> Exercise
Repeat the listing in full. Nothing may be added or left out.

···

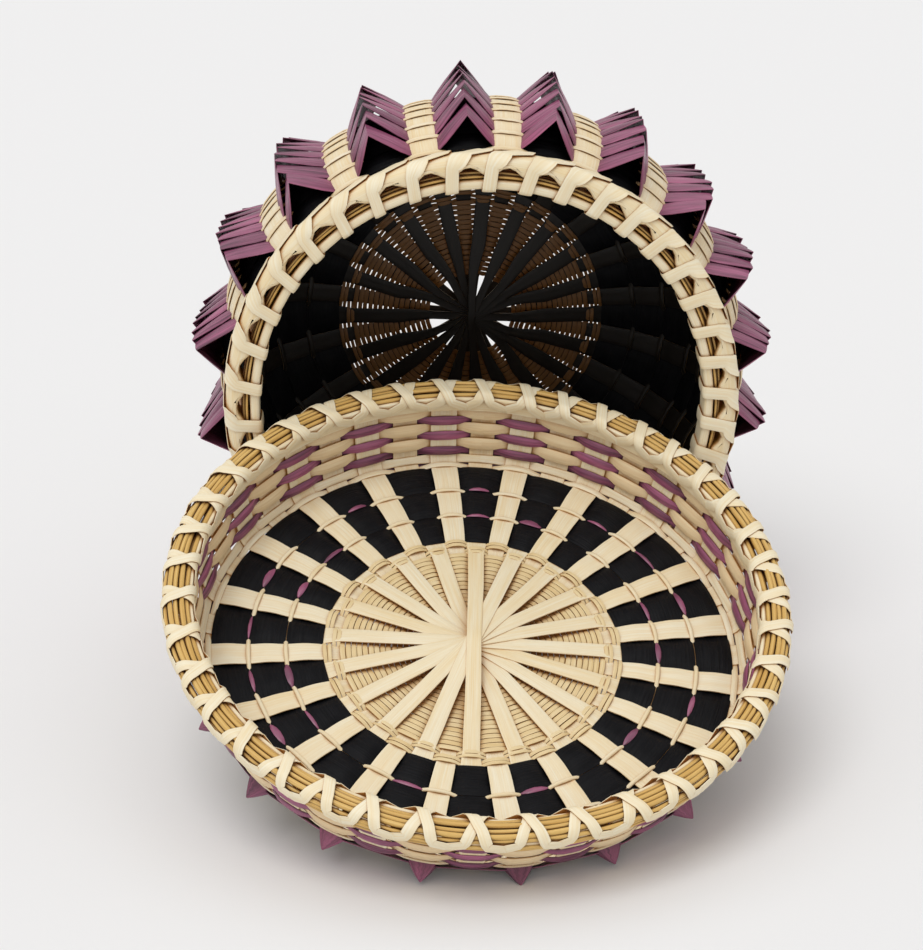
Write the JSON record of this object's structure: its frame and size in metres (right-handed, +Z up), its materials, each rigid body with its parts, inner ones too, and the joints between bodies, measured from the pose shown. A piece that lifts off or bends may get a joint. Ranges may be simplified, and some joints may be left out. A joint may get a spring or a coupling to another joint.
{
  "type": "lidded splint basket",
  "caption": "Round woven ash splint basket with folded points and lashed rims, lying on its side with its cap lid leaning in its mouth.",
  "frame": {"origin": "on the floor, under the middle of the bounding box of the basket and its lid", "axes": "+Z up, +Y away from the viewer, from the lid into the basket mouth, +X to the right of the viewer"},
  "size_m": [0.2344, 0.3084, 0.235],
  "materials": {
    "natural_ash": "undyed black ash splint, satin, with fine straight grain",
    "black_ash": "black ash splint dyed black, with a soft sheen",
    "purple_ash": "black ash splint dyed purple, paler where the dye has worn",
    "rim_filler": "golden dried grass strands laid between the rim hoops"
  },
  "bodies": {
    "basket": {"basket_centre_disc": "natural_ash", "basket_inner_splints": "natural_ash", "basket_outer_splints": "natural_ash", "basket_black_weaver_1": "black_ash", "basket_black_weaver_2": "black_ash", "basket_black_weaver_3": "black_ash", "basket_black_weaver_4": "black_ash", "basket_black_weaver_5": "black_ash", "basket_black_weaver_6": "black_ash", "basket_black_weaver_7": "black_ash", "basket_black_weaver_8": "black_ash", "basket_black_weaver_9": "black_ash", "basket_black_weaver_10": "black_ash", "basket_black_weaver_11": "black_ash", "basket_black_weaver_12": "black_ash", "basket_thin_weaver_1": "natural_ash", "basket_thin_weaver_2": "natural_ash", "basket_thin_weaver_3": "natural_ash", "basket_thin_weaver_4": "natural_ash", "basket_thin_weaver_5": "natural_ash", "basket_thin_weaver_6": "natural_ash", "basket_thin_weaver_7": "natural_ash", "basket_thin_weaver_8": "natural_ash", "basket_thin_weaver_9": "natural_ash", "basket_thin_weaver_10": "natural_ash", "basket_thin_weaver_11": "natural_ash", "basket_point_weaver_1": "purple_ash", "basket_point_weaver_2": "purple_ash", "basket_point_weaver_3": "purple_ash", "basket_point_weaver_4": "purple_ash", "basket_point_weaver_5": "purple_ash", "basket_point_weaver_6": "purple_ash", "basket_point_weaver_7": "purple_ash", "basket_point_weaver_8": "purple_ash", "basket_rim_inner_hoop": "natural_ash", "basket_rim_outer_hoop": "natural_ash", "basket_rim_filler": "rim_filler", "basket_rim_lashing": "natural_ash"},
    "lid": {"lid_centre_disc": "natural_ash", "lid_inner_splints": "natural_ash", "lid_outer_splints": "natural_ash", "lid_black_weaver_1": "black_ash", "lid_black_weaver_2": "black_ash", "lid_black_weaver_3": "black_ash", "lid_thin_weaver_1": "natural_ash", "lid_thin_weaver_2": "natural_ash", "lid_point_weaver": "purple_ash", "lid_purple_weaver_1": "purple_ash", "lid_purple_weaver_2": "purple_ash", "lid_purple_weaver_3": "purple_ash", "lid_natural_weaver_1": "natural_ash", "lid_natural_weaver_2": "natural_ash", "lid_natural_weaver_3": "natural_ash", "lid_rim_inner_hoop": "natural_ash", "lid_rim_outer_hoop": "natural_ash", "lid_rim_filler": "rim_filler", "lid_rim_lashing_right": "natural_ash", "lid_rim_lashing_left": "natural_ash"}
  },
  "joints": [
    {"name": "lid_lift", "type": "slide", "parent": "basket", "child": "lid", "axis": [0.065, -0.3811, 0.9222], "range_m": [0, 0.16]}
  ]
}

···

> Response to the task
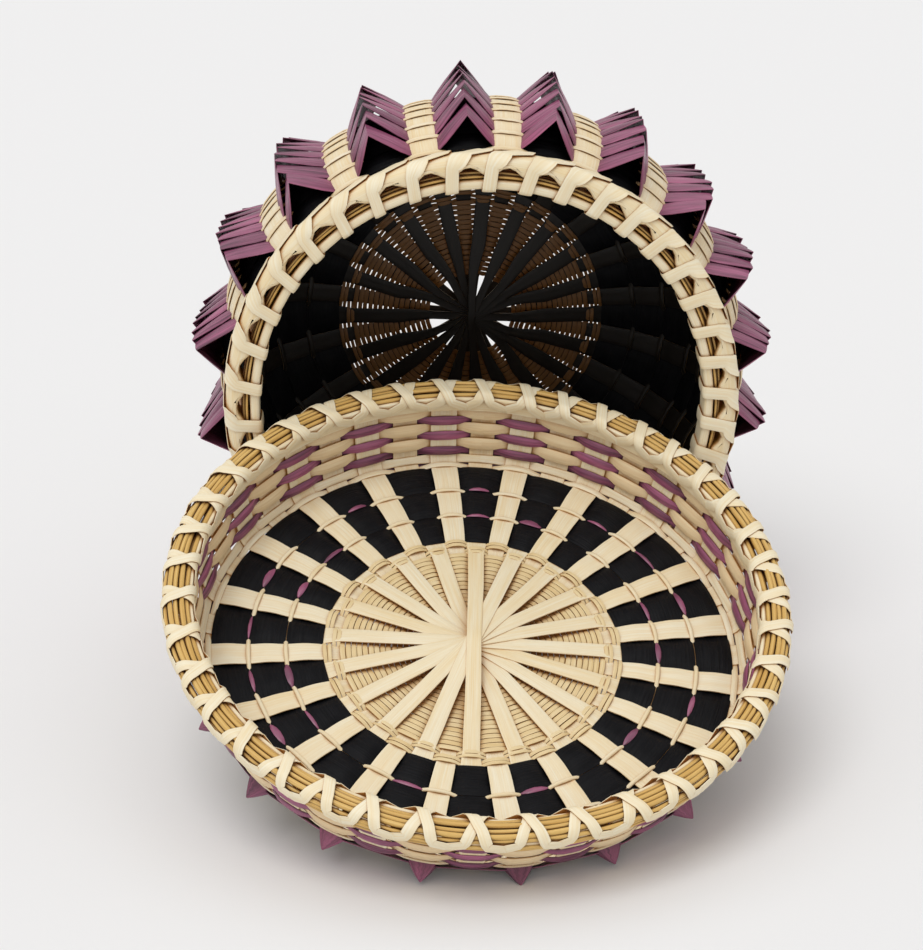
Write the JSON record of this object's structure: its frame and size in metres (right-handed, +Z up), its materials, each rigid body with its parts, inner ones too, and the joints between bodies, measured from the pose shown. A piece that lifts off or bends may get a joint. Ranges may be simplified, and some joints may be left out. A joint may get a spring or a coupling to another joint.
{
  "type": "lidded splint basket",
  "caption": "Round woven ash splint basket with folded points and lashed rims, lying on its side with its cap lid leaning in its mouth.",
  "frame": {"origin": "on the floor, under the middle of the bounding box of the basket and its lid", "axes": "+Z up, +Y away from the viewer, from the lid into the basket mouth, +X to the right of the viewer"},
  "size_m": [0.2344, 0.3084, 0.235],
  "materials": {
    "natural_ash": "undyed black ash splint, satin, with fine straight grain",
    "black_ash": "black ash splint dyed black, with a soft sheen",
    "purple_ash": "black ash splint dyed purple, paler where the dye has worn",
    "rim_filler": "golden dried grass strands laid between the rim hoops"
  },
  "bodies": {
    "basket": {"basket_centre_disc": "natural_ash", "basket_inner_splints": "natural_ash", "basket_outer_splints": "natural_ash", "basket_black_weaver_1": "black_ash", "basket_black_weaver_2": "black_ash", "basket_black_weaver_3": "black_ash", "basket_black_weaver_4": "black_ash", "basket_black_weaver_5": "black_ash", "basket_black_weaver_6": "black_ash", "basket_black_weaver_7": "black_ash", "basket_black_weaver_8": "black_ash", "basket_black_weaver_9": "black_ash", "basket_black_weaver_10": "black_ash", "basket_black_weaver_11": "black_ash", "basket_black_weaver_12": "black_ash", "basket_thin_weaver_1": "natural_ash", "basket_thin_weaver_2": "natural_ash", "basket_thin_weaver_3": "natural_ash", "basket_thin_weaver_4": "natural_ash", "basket_thin_weaver_5": "natural_ash", "basket_thin_weaver_6": "natural_ash", "basket_thin_weaver_7": "natural_ash", "basket_thin_weaver_8": "natural_ash", "basket_thin_weaver_9": "natural_ash", "basket_thin_weaver_10": "natural_ash", "basket_thin_weaver_11": "natural_ash", "basket_point_weaver_1": "purple_ash", "basket_point_weaver_2": "purple_ash", "basket_point_weaver_3": "purple_ash", "basket_point_weaver_4": "purple_ash", "basket_point_weaver_5": "purple_ash", "basket_point_weaver_6": "purple_ash", "basket_point_weaver_7": "purple_ash", "basket_point_weaver_8": "purple_ash", "basket_rim_inner_hoop": "natural_ash", "basket_rim_outer_hoop": "natural_ash", "basket_rim_filler": "rim_filler", "basket_rim_lashing": "natural_ash"},
    "lid": {"lid_centre_disc": "natural_ash", "lid_inner_splints": "natural_ash", "lid_outer_splints": "natural_ash", "lid_black_weaver_1": "black_ash", "lid_black_weaver_2": "black_ash", "lid_black_weaver_3": "black_ash", "lid_thin_weaver_1": "natural_ash", "lid_thin_weaver_2": "natural_ash", "lid_point_weaver": "purple_ash", "lid_purple_weaver_1": "purple_ash", "lid_purple_weaver_2": "purple_ash", "lid_purple_weaver_3": "purple_ash", "lid_natural_weaver_1": "natural_ash", "lid_natural_weaver_2": "natural_ash", "lid_natural_weaver_3": "natural_ash", "lid_rim_inner_hoop": "natural_ash", "lid_rim_outer_hoop": "natural_ash", "lid_rim_filler": "rim_filler", "lid_rim_lashing_right": "natural_ash", "lid_rim_lashing_left": "natural_ash"}
  },
  "joints": [
    {"name": "lid_lift", "type": "slide", "parent": "basket", "child": "lid", "axis": [0.065, -0.3811, 0.9222], "range_m": [0, 0.16]}
  ]
}